The records below hold a stretch from the line with "RIGHT_GUIDES, 2.4, 5, 7)" through the line with "for node in"; return exactly those lines, ends included, and nothing more.

● ● ●

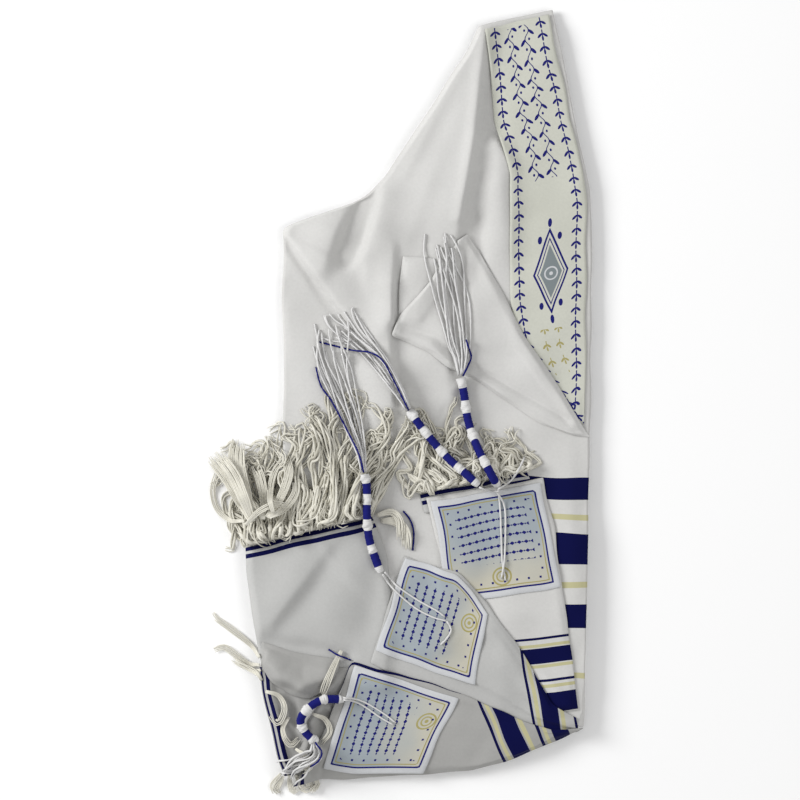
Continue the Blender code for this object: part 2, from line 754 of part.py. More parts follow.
def main():
    clear_scene()
    heap = Heap()
    lay_core(heap)
    lay_sheet(heap, "front_panel", FRONT, 14, 20, FRONT_FOLDS, OFF_WHITE, puff=1.0)
    lay_sheet(heap, "neckband", NECKBAND, 5, 18, [], PALE_GOLD, puff=0.3)
    lay_sheet(heap, "tucked_flap", TUCKED, 4, 14, [], OFF_WHITE)
    lay_sheet(heap, "fold_over", FOLD_OVER, 8, 13, FOLD_OVER_FOLDS, OFF_WHITE, puff=1.2)
    under_d = lay_sheet(heap, "end_d", END_D, 7, 14, [], OFF_WHITE)
    lay_sheet(heap, "panel_a", PANEL_A, 8, 15, PANEL_A_FOLDS, OFF_WHITE)
    lay_sheet(heap, "patch_a", PATCH_A, 6, 16, [], PATCH_GROUND, puff=0.2)
    under_l = lay_sheet(heap, "panel_l", PANEL_L, 9, 14, PANEL_L_FOLDS, OFF_WHITE)
    under_corner = lay_sheet(heap, "corner_panel", CORNER, 6, 13, CORNER_FOLDS, OFF_WHITE)
    lay_sheet(heap, "rolled_flap", ROLLED, 4, 10, ROLLED_FOLDS, OFF_WHITE)
    lay_sheet(heap, "panel_b", PANEL_B, 7, 13, PANEL_B_FOLDS, OFF_WHITE)
    lay_sheet(heap, "patch_b", PATCH_B, 6, 16, [], PATCH_GROUND, puff=0.2)
    lay_sheet(heap, "panel_c", PANEL_C, 7, 13, PANEL_C_FOLDS, OFF_WHITE)
    lay_sheet(heap, "patch_c", PATCH_C, 6, 16, [], PATCH_GROUND, puff=0.2)
    lay_fringe(heap, "fringe_right", under_d, RIGHT_END, 28, RIGHT_GUIDES, 2.4, 5, 7)
    lay_fringe(heap, "fringe_left", under_l, LEFT_END, 38, LEFT_GUIDES, 2.6, 6, 11)
    lay_fringe(heap, "fringe_corner", under_l, CORNER_EDGE, 3, CORNER_GUIDES, 3.0, 1, 3)
    lay_fringe(heap, "fringe_tip", under_corner, CORNER_END, 3, TIP_GUIDES, 3.0, 0, 5)
    for name, table in TASSELS.items():
        lay_tassel(heap, name, table["head"], table["strands"])


main()
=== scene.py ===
"""The looks of a tallit prayer shawl, folded end to end and laid flat, made over its solids.

Metres, in the frame of the solids. Tables give places in millimetres from the part's origin.
Each stretch of cloth, lock and strand is laid on the heap of those before it.
"""

from collections import namedtuple

import bpy
import numpy as np
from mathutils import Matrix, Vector


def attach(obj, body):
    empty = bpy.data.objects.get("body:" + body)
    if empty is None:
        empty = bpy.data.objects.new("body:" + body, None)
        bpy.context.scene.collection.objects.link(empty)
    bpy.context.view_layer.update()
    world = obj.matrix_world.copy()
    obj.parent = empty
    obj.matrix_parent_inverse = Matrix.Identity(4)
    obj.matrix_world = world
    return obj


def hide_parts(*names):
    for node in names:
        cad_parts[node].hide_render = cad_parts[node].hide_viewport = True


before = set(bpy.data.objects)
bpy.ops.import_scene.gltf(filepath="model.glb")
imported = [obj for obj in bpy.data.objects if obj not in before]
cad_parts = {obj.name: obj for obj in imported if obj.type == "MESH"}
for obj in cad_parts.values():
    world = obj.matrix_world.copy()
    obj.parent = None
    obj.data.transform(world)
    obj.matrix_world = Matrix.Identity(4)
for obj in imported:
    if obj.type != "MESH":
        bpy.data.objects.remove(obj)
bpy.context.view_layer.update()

MM = 0.001

# Cloth
WALL = 1.1 * MM
PATCH_WALL = 0.6 * MM
GAP = 0.25 * MM
STEP = 2.5 * MM
EASE = 6 * MM
SAG = 0.10 * MM
DRAPE_ROUNDS = 120
RIM_FADE = 6 * MM
RIM_BULGE = 0.3 * MM
CREASE_HEIGHT = 0.7 * MM
CREASES = 9
SHORTEST_CREASE = 34 * MM
LONGEST_CREASE = 110 * MM
WARP = 0.8 * MM

# Hidden layers
LAYERS = 6
LEVELS = 5
LAYER_BULGE = 0.7 * MM
LAYER_SLIP = 2.6 * MM
LONG_SWAY = 70 * MM
SHORT_SWAY = 31 * MM
CROWN = 0.5 * MM

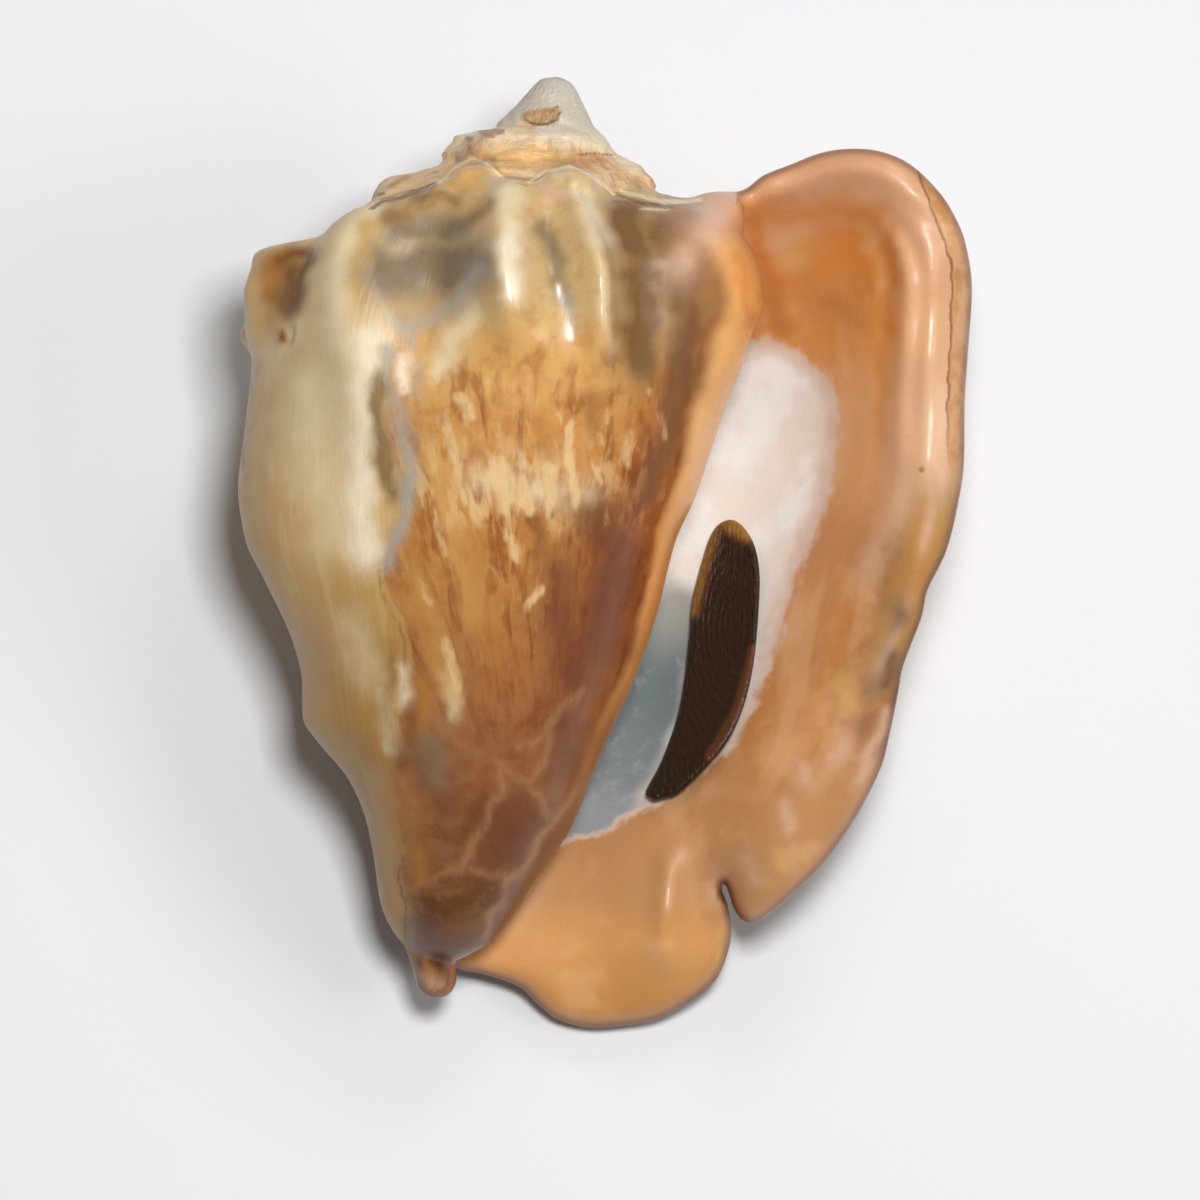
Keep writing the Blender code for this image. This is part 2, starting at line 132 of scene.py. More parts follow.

● ● ●

(COMPLETED EXERCISE)
    lay_fringe(heap, "fringe_right", under_d, RIGHT_END, 28, RIGHT_GUIDES, 2.4, 5, 7)
    lay_fringe(heap, "fringe_left", under_l, LEFT_END, 38, LEFT_GUIDES, 2.6, 6, 11)
    lay_fringe(heap, "fringe_corner", under_l, CORNER_EDGE, 3, CORNER_GUIDES, 3.0, 1, 3)
    lay_fringe(heap, "fringe_tip", under_corner, CORNER_END, 3, TIP_GUIDES, 3.0, 0, 5)
    for name, table in TASSELS.items():
        lay_tassel(heap, name, table["head"], table["strands"])


main()
=== scene.py ===
"""The looks of a tallit prayer shawl, folded end to end and laid flat, made over its solids.

Metres, in the frame of the solids. Tables give places in millimetres from the part's origin.
Each stretch of cloth, lock and strand is laid on the heap of those before it.
"""

from collections import namedtuple

import bpy
import numpy as np
from mathutils import Matrix, Vector


def attach(obj, body):
    empty = bpy.data.objects.get("body:" + body)
    if empty is None:
        empty = bpy.data.objects.new("body:" + body, None)
        bpy.context.scene.collection.objects.link(empty)
    bpy.context.view_layer.update()
    world = obj.matrix_world.copy()
    obj.parent = empty
    obj.matrix_parent_inverse = Matrix.Identity(4)
    obj.matrix_world = world
    return obj


def hide_parts(*names):
    for node in names:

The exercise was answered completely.